This means the additive bonuses have no effect once pass_rate or quality_score is
already high, which is probably not the intended behavior.
### 5. Health is self-reported only
Service health (`healthy` / `unhealthy`) comes entirely from node-reported state.
The control plane does not probe upstream endpoints. A service can appear healthy
while its endpoint is unreachable.
### 6. No active model discovery from upstream services
The node agent scans for `.gguf` files on disk and reads static service config.
It does not query running Ollama or vLLM instances for their loaded model list.
A freshly-pulled Ollama model will not appear until the node config is updated
and the agent restarted.
### 7. `docs/architecture.md` duplicates `GENIEWARREN_SPEC.md`
`architecture.md` contains the repo-naming rationale, name alternatives, and
implementation sequence list that are only meaningful in a design/proposal context.
These are noise in a reference architecture document.
---
## Immediate Next Work (Priority Order)
### P0 — Fix confirmed bugs
1. **Remove the misleading `default_strategy` field** or implement a dispatch table
so the config field actually selects behavior. Simplest fix: delete the field and
the dead config surface until a second strategy is implemented.

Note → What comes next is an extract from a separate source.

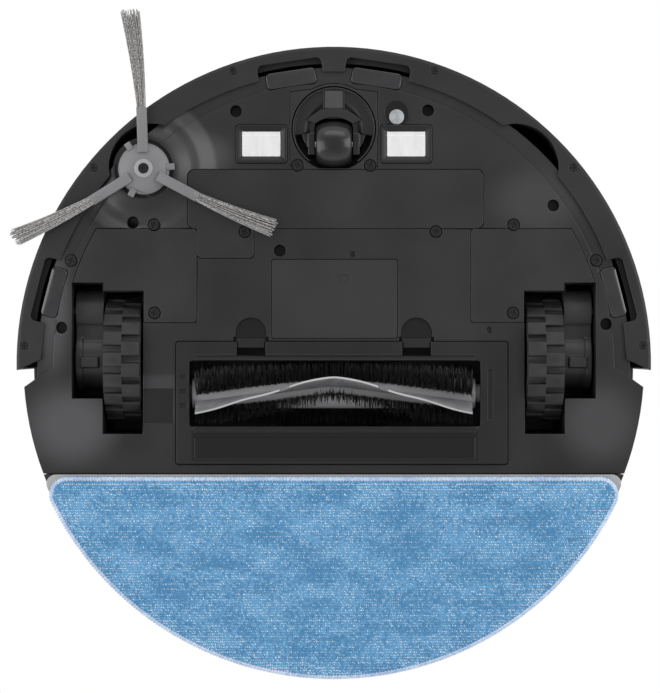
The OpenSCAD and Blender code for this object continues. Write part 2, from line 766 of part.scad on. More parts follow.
module side_brush_hub() color("#8f8f91") at_axis() side_brush_place() difference() {
    union() {
        rotate_extrude($fn = 64) polygon([[0, 4.6], [5.2, 4.6], [9, 5.2], [12.5, 6.4], [side_hub_r, 7.9],
            [side_hub_r - 1, 8.6], [6, 8.6], [6, 16], [0, 16]]);
        for (a = side_arms) rotate([0, 0, a]) {
            translate([9, -2.8, stem_z]) cube([25, 5.6, 4.2]);
            rotate([0, 0, 88]) translate([12.5, -1.8, 6]) cube([4.6, 3.6, 1.6]);
        }
    }
    translate([0, 0, 3.6]) cylinder(r = 3, h = 2);
    translate([0, 0, 5]) cylinder(r = 1.5, h = 8);
    // socket for the motor's shaft
    translate([-2, -2, 13.5]) cube([4, 4, 4]);
}

module side_brush_bristles() color("#77726c") at_axis() side_brush_place() for (a = side_arms)
    rotate([0, 0, a]) translate([34, -3.5, 1.6]) cube([side_reach - 34, 7, 3]);

module side_brush_screw() color("#4c4c50") at_axis() side_brush_place() difference() {
    union() {
        translate([0, 0, 4.8]) cylinder(r = 2.8, h = 0.79);
        translate([0, 0, 5.2]) cylinder(r = 1.5, h = 6);
    }
    for (a = [0, 90]) rotate([0, 0, a]) translate([-1.6, -0.4, 4]) cube([3.2, 0.8, 1.4]);
}

// The gearbox follows the front wall; its shaft points down into the hub
module side_brush_motor() color("#8f9297") at_axis() {
    difference() {
        union() {
            slab(floor_top + 3, floor_top + 10) intersection() {
                translate(side_hub) circle(15);
                circle(wall_r - shell_t - slip, $fn = 96);
            }
            side_brush_place() translate([0, 0, floor_top + 9]) cylinder(r = 9, h = 24);
        }
        side_brush_place() translate([0, 0, 13.6]) cylinder(r = 7, h = 4);
    }
    side_brush_place() translate([0, 0, 14.2]) cylinder(r = 1.9, h = 5);
}

// ---- main brush ----

module brush_core() color("#9a9a9c") at_axis() {
    rod_x(core_r, -brush_len / 2, brush_len / 2, brush_y, brush_z);
    rod_x(shaft_r, chamber[0] + 0.4, -brush_len / 2 + 1, brush_y, brush_z);
    rod_x(peg_r, brush_len / 2 - 1, chamber[2] + 8, brush_y, brush_z);
}

// Fins that stand on the core and sweep to a chevron at mid length
module brush_fins(count, first, thick, tip) {
    for (side = [-1, 1], i = [0:count - 1])
        translate([0, brush_y, brush_z]) rotate([0, side * 90, 0]) rotate([0, 0, side * (first + i * 360 / count)])
            linear_extrude(height = brush_len / 2 - 2, twist = -side * 50, slices = 8)
                translate([core_r, -thick / 2]) square([tip - core_r, thick]);
}

module brush_blades() color("#b4b4b6") at_axis() brush_fins(2, 90, 2, brush_r);

module brush_bristles() color("#151515") at_axis() brush_fins(2, 0, 4, brush_r - 0.3);

module brush_bearing() color(dark) at_axis() difference() {
    rod_x(7, chamber[0], -brush_len / 2 - slip, brush_y, brush_z);
    rod_x(shaft_r + run_fit, chamber[0] - 1, 0, brush_y, brush_z);
    // flat side over the brush guard
    slab(0, under + 1.8) half(0, 1);
}

module brush_gearbox() color("#2c2c2e") at_axis() difference() {
    union() {
        translate([chamber[2] + chamber_wall, brush_y - 14, floor_top]) cube([13, 30, 30]);
        rod_x(12, chamber[2] - 34, chamber[2] + 2.5, brush_y + 44, brush_z + 10);
    }
    rod_x(peg_r + run_fit, chamber[2], chamber[2] + 9, brush_y, brush_z);
    translate([0, bay_y - bay_wall, 0]) cube([big / 2, 100, 100]);
    translate([0, brush_y, floor_top]) cube([chamber[2] + chamber_wall, chamber[3] - brush_y + chamber_wall, chamber_roof]);
}

// Frame that keeps the brush in its chamber
module brush_guard() color(plastic) at_axis() difference() {
    union() {
        slab(guard_z, under + 1.6) rounded(guard_box, 1.5);
        slab(guard_z - 0.5, guard_z + 0.01) {
            for (y = [guard_hole[1] - 1.2, guard_hole[1] - 3.6, guard_hole[3] + 0.4, guard_hole[3] + 3])
                translate([guard_hole[0] + 3, y]) square([guard_hole[2] - guard_hole[0] - 6, 0.8]);
        }
    }
    slab(guard_z - 2, under + 2) rounded(guard_hole, 1);
    // lower step of the rear ramp
    slab(guard_z - 2, guard_z + 0.8) plain_box([guard_hole[0] + 3, guard_hole[3] + 6, guard_hole[2] - 3, guard_box[3] - 3]);
    // room for the latches
    for (s = [-1, 1]) slab(guard_z - 1, under + 2)
        translate([s * latch_x - latch_w / 2 - slip, guard_box[1] - 1]) square([latch_w + 2 * slip, 8.5]);
    // slots at both ends
    slab(guard_z - 1, guard_z + 1.2) {
        for (y = [6, 14, 22]) translate([guard_box[0] + 2, y]) square([4, 2.5]);
        translate([guard_hole[2] + 4, 3]) square([3, 28]);
    }
}

module left_latch() color("#1c1c1e") at_axis() latch(-1);
module right_latch() color("#1c1c1e") at_axis() latch(1);

module latch(side) {
    translate([side * latch_x, 0, 0]) {
        slab(guard_z + 1.2, under + 2) translate([-latch_w / 2, latch_y]) square([latch_w, 5]);
        slab(under + 1.8, floor_top - slip / 2) translate([-latch_w / 2 - 1, latch_y]) square([latch_w + 2, 3]);
    }
}

// ---- mop and tank ----

module mop_2d(r, y0, corner) {
    x = sqrt(r * r - y0 * y0);
    intersection() {
        circle(r, $fn = 96);
        half(y0, 1);
        translate([-x + corner * 0.35, y0]) square([2 * x - corner * 0.7, big]);
    }
}

// The tank is moulded as a wall, a floor and a cover, which are welded together
module water_tank() color("#343436") at_axis() difference() {
    slab(tank_z + shell_t, tank_top - shell_t) mop_2d(rear_r, bay_y + slip, 0);
    slab(tank_z, tank_top) mop_2d(rear_r - shell_t, bay_y + slip + shell_t, 4);
}

module tank_floor() color("#343436") at_axis()
    slab(tank_z, tank_z + shell_t) mop_2d(rear_r, bay_y + slip, 0);

module tank_cover() color("#343436") at_axis() difference() {
    slab(tank_top - shell_t, tank_top) mop_2d(rear_r, bay_y + slip, 0);
    translate([fill_at[0], fill_at[1], tank_top - shell_t - 1]) cylinder(r = fill_r, h = shell_t + 2);
}

module tank_plug() color("#2b5f8f") at_axis() translate([fill_at[0], fill_at[1], tank_top - shell_t])
    cylinder(r = fill_r, h = shell_t);

module mop_plate() color("#8d9196") at_axis() slab(pad_t, tank_z)
    mop_2d(rear_r - 0.6, bay_y + 0.4, corner_r);

module mop_pad() color("#7fb8e6") at_axis() slab(0, pad_t) mop_2d(pad_r, bay_y + 1.4, corner_r);

module dust_bin() color("#3c4043") at_axis() difference() {
    slab(split_h + 1.5, deck_under) rounded(bin_box, 4);
    slab(split_h + 3.5, deck_h) rounded(bin_box, 3, -2);
    // air inlet from the duct
    slab(inlet_z[0], inlet_z[1]) translate([-inlet_w / 2, bin_box[1] - 1]) square([inlet_w, 4]);
}

module dust_filter() color("#e6e6e2") at_axis()
    slab(split_h + 3.5, deck_under - 6) plain_box([bin_box[0] + 6, bin_box[3] - 16, bin_box[2] - 6, bin_box[3] - 4]);

// ---- inside ----

module fan_housing() color("#2c2c2e") at_axis() translate([0, fan_y, fan_z]) difference() {
    cylinder(r = fan_r, h = fan_h);
    translate([0, 0, 2]) cylinder(r = fan_r - 2, h = fan_h - 4);
    translate([0, 0, fan_h - 3]) cylinder(r = 12, h = 4);
}

module fan_impeller() color("#d8d8d6") at_axis() translate([0, fan_y, fan_z]) {
    translate([0, 0, 2 + slip]) cylinder(r = 12, h = 18);
    translate([0, 0, 20]) cylinder(r = fan_r - 4, h = 2);
    for (a = [0:40:320]) rotate([0, 0, a]) translate([8, -0.6, 21]) cube([fan_r - 12.5, 1.2, 8]);
}

module main_board() color("#1d5c3a") at_axis() difference() {
    slab(52, 53.6) plain_box([-68, -118, 68, -64]);
    for (x = [-30, 30]) translate([x, -90, 50]) cylinder(r = 1.6, h = 5);
}

module speaker() color("#202022") at_axis() translate([98, -100, floor_top]) difference() {
    cylinder(r = 15, h = 8);
    translate([0, 0, 6]) cylinder(r = 12, h = 4);
}

// ---- deck ----

module lid() color("#3f3f41") at_axis() difference() {
    union() {
        slab(deck_h - lid_t, deck_h) lid_2d();
        for (s = [-1, 1]) {
            rod_x(barrel_r, s * hinge_x - 15, s * hinge_x + 15, hinge_y, hinge_z);
            translate([s * hinge_x - 15, hinge_y, hinge_z]) cube([30, 2.6, 2]);
        }
    }
    for (s = [-1, 1]) {
        translate([s * hinge_x - 4.4, hinge_y - 8, hinge_z - 5]) cube([8.8, 9 + barrel_r, 9]);
        rod_x(hinge_pin_r + run_fit, s * hinge_x - 16, s * hinge_x + 16, hinge_y, hinge_z);
    }
    // finger notch at the rear edge
    translate([0, lid_box[3] + 8, deck_h - 3]) cylinder(r = 14, h = 6);
}

module lidar_cage() color("#2e2e30") at_axis() translate([0, turret_y, deck_h]) {
    difference() {
        cylinder(r = turret_r, h = 2.5);
        translate([0, 0, -1]) cylinder(r = 9, h = 5);
    }
    translate([0, 0, turret_h - 2.5]) cylinder(r = turret_r - 1.5, h = 2.5);
    for (a = [30:120:270]) rotate([0, 0, a]) translate([turret_r - 6, -3, 2]) cube([4, 6, turret_h - 4]);
}

module lidar_rotor() color("#141416") at_axis() translate([0, turret_y, deck_h]) {
    translate([0, 0, 3]) cylinder(r = turret_r - 8, h = turret_h - 6);
    translate([0, 0, -1]) cylinder(r = 9 - run_fit, h = 5);
}

module power_button() color("#57575a") at_axis() deck_button(-1);
module home_button() color("#57575a") at_axis() deck_button(1);

module deck_button(side) {
    translate([side * button_gap, button_y, deck_under - 0.5]) cylinder(r = button_r, h = shell_t + 0.5 + button_travel / 2);
}

base_housing();
left_wheel_well();
right_wheel_well();
brush_housing();
air_duct();
top_housing();
bumper();
bumper_window();
bumper_screws();
bumper_switches();
left_wheel_cover();
right_wheel_cover();
battery_cover();
battery_pack();
rating_label();
castor_socket();
castor_fork();
castor_axle();
castor_wheel();
left_contact_bezel();
right_contact_bezel();
left_charge_contact();
right_charge_contact();
cliff_windows();
floor_sensor_lens();
housing_screws();
left_arm();
left_arm_pin();
left_drive_motor();
left_wheel_hub();
left_tyre();
right_arm();
right_arm_pin();
right_drive_motor();
right_wheel_hub();
right_tyre();
suspension_springs();
side_brush_hub();
side_brush_bristles();
side_brush_screw();
side_brush_motor();
brush_core();
brush_blades();
brush_bristles();
brush_bearing();
brush_gearbox();
brush_guard();
left_latch();
right_latch();
water_tank();
tank_floor();
tank_cover();
tank_plug();
mop_plate();
mop_pad();
dust_bin();
dust_filter();
fan_housing();
fan_impeller();
main_board();
speaker();
lid();
lidar_cage();
lidar_rotor();
power_button();
home_button();
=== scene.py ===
import json
import math
import random

import bmesh
import bpy
from mathutils import Matrix, Vector


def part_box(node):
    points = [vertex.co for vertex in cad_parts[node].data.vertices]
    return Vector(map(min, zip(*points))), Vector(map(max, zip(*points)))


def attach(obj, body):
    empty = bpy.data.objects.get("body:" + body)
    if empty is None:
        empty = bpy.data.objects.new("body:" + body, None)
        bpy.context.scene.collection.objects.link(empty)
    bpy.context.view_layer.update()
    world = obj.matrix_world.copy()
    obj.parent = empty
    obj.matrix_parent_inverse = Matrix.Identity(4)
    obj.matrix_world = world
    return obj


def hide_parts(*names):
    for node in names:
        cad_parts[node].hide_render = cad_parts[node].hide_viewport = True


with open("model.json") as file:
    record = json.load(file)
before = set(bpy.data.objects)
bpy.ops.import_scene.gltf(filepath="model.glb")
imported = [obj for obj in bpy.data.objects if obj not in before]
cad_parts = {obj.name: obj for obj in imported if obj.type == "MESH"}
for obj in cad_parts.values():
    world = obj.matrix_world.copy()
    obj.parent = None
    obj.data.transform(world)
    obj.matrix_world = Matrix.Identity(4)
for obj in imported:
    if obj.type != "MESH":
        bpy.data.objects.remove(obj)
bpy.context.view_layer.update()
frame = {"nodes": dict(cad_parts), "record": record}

# The robot stands on the floor at z = 0 with its bumper towards -Y.
# Lengths are in metres, and a function or table that holds millimetres says so.
MM = 0.001

# Places that several pieces share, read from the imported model
JOINTS = {joint["name"]: joint for joint in frame["record"]["behaviour"]["joints"]}
HUB = Vector(JOINTS["side_brush_spin"]["pos_m"])
BRUSH = Vector(JOINTS["main_brush_spin"]["pos_m"])
CASTOR = Vector(JOINTS["castor_swivel"]["pos_m"])
WHEEL = Vector(JOINTS["left_wheel_spin"]["pos_m"])
PAD_LOW, PAD_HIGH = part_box("mop_pad")
# The round body's own axis lies in front of the main brush
AXIS_Y = BRUSH.y - 16.4 * MM
# How far the main brush's blades and tufts reach from its axis
TIP = 18.2 * MM
BODY_OF = {node: body for body, nodes in frame["record"]["behaviour"]["bodies"].items() for node in nodes}


def centre_mm(node):
    """Middle of a node's box on the floor plan, in mm."""
    low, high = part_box(node)
    return (low[0] + high[0]) / 2 / MM, (low[1] + high[1]) / 2 / MM


# ---------------------------------------------------------------- materials

def linear(hex_colour):
    """An sRGB hex colour as linear RGBA."""
    values = [int(hex_colour[i:i + 2], 16) / 255 for i in (1, 3, 5)]
    return [v / 12.92 if v <= 0.04045 else ((v + 0.055) / 1.055) ** 2.4 for v in values] + [1.0]


def add(tree, kind, links=(), **settings):
    """A node with its settings: plain names set the node, input names or numbers in links set or join sockets."""
    made = tree.nodes.new(kind)
    for name, value in settings.items():
        setattr(made, name, value)
    for socket, value in dict(links).items():
        if isinstance(value, bpy.types.NodeSocket):
            tree.links.new(value, made.inputs[socket])
        else:
            made.inputs[socket].default_value = value
    return made


def start_material(name, rough, ior=1.5, metal=0.0):
    """A material with its Principled shader, and the object's own coordinates in metres."""
    material = bpy.data.materials.new(name)
    material.use_nodes = True
    tree = material.node_tree
    shader = tree.nodes["Principled BSDF"]
    shader.inputs["Roughness"].default_value = rough
    shader.inputs["IOR"].default_value = ior
    shader.inputs["Metallic"].default_value = metal
    place = add(tree, "ShaderNodeTexCoord").outputs["Object"]
    return material, tree, shader, place


def mix_colours(tree, factor, low, high):
    """Low where the factor is zero and high where it is one."""
    return add(tree, "ShaderNodeMix", {0: factor, 6: low, 7: high}, data_type="RGBA").outputs[2]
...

2. **Fix `_benchmark_quality_score`** so additive bonuses apply only when no
`pass_rate` / `quality_score` is available, or restructure as a weighted average
so the components don't stack additively.
### P1 — Complete stated v1 scope
3. **Implement transcription proxy** — add `upstream.transcriptions()` and wire
the handler in `chat.py` and `main.py`.
4. **Implement role fallback chain** — when `resolve_route()` finds no matching
service for a role, walk `fallback_roles` in order before failing.
### P2 — Close the most important self-reported-only gaps
5. **Add active health probing** — the control plane should periodically probe
registered service endpoints (a lightweight `GET /health` or `GET /v1/models`
is sufficient) and update health state independently of node heartbeats.
6. **Add upstream model discovery for Ollama** — query `GET /api/tags` (Ollama)
or `GET /v1/models` (OpenAI-compatible) from the node agent and merge loaded
model names into the service's asset list. This enables dynamic model tracking
without config restarts.
### P3 — Documentation cleanup
7. **Revise `architecture.md`** — remove the design-phase repo-naming rationale
and first-implementation-sequence list; replace with a description of the actual
running system (the four layers as implemented, data flow diagram if possible).
8. **Update `roadmap.md`** — this file (done).
---
## Near-Term Milestones (After P0P3)
- **Live LLM demo** — run control + node against a real upstream (Ollama or
llama.cpp) and document the end-to-end flow, including chat via role and
direct asset addressing
- **Validate Codex-friendly `/v1/models` offload** — test `GET /v1/models` as
a programmatic service catalog for a Claude Code or Codex client selecting
a GenieHive-hosted model for lower-complexity subtasks
- **Richer node metrics** — queue depth, in-flight count, and rolling performance
averages reported from node to control on every heartbeat
- **Second routing strategy** — implement `round_robin` or `least_loaded` as a
second selectable strategy, then make `default_strategy` actually dispatch
---
## V1.5 Scope (Not Yet Started)
- mTLS between control plane and node agents
- Scoped client tokens (read-only vs. operator vs. admin)
- Active load-aware model swapping (trigger unload/load on a node based on demand)
- Image and TTS generation adapter stubs
- Streaming response passthrough for chat completions
---
## Non-Goals (Unchanged from Original Spec)
- Peer-to-peer consensus
- Autonomous global model swapping across many nodes
- Full WAN zero-trust platform
- Distributed vector database management
- Billing or multi-tenant quota accounting